All Rights reserved. Reproduction in whole or in part in any form or medium without express written permission of Express Publishing Inc. is prohibited. 


Friday — May 14, 2004

Our View

Concern for families? Think again


It wasn’t 50-year-old Tami Silicio’s job to utter a very personal prayer over flag-draped caskets she helped load into U.S. Air Force transports headed home from a Kuwait airfield.

Nor was she to shoot photos of the solemnity as soldiers provided a reverent farewell to comrades-in-arms.

But families of fallen GIs who saw the amateur photos in newspapers and on television found comfort in the final tender military care accorded their sons, fathers and brothers.

For this, her employer, Maytag Aircraft, which provides ground-handling services in Kuwait for the Defense Department, fired her for violating a Pentagon policy banning photos of caskets leaving the war zone.

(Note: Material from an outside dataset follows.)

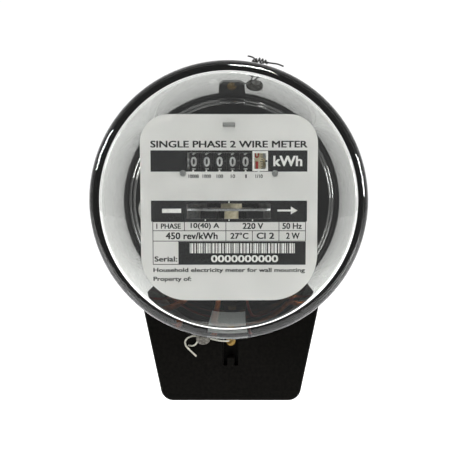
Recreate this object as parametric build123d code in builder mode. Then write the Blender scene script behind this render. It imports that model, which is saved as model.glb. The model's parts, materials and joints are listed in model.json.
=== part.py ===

Pretty callous. But the Bush administration is obsessed about secrecy.

"Concern for families" seeing caskets is the official but transparently phony justification for the photo ban.

In truth, it’s nothing more than concealing real costs of Iraq.

Photos of caskets headed home soured Americans on the Vietnam War. President Bush’s brain trust fears the same backlash now.

When your government says you’re not to hear, read or see something about your government for your own good, keep this in mind:

In 2003, according to the Information Security Oversight Office, the federal government made 14,228,020 "decisions" on documents classifying them with various levels of secrecy—of which 13,993,968 were classified by President Bush’s Executive branch, or about 98.4 percent of the decisions.

Because of secrecy, the public has no way of knowing what is kept from them.

And it is not just national security. One of Bush & Company’s earliest acts was an executive order sealing presidential papers of living presidents, designed some believe to benefit Bush the Elder’s secrets. The White House also wrote into the Patriot Act a law prohibiting anyone from revealing that papers had been seized by the Justice department for investigations—including owners of seized papers.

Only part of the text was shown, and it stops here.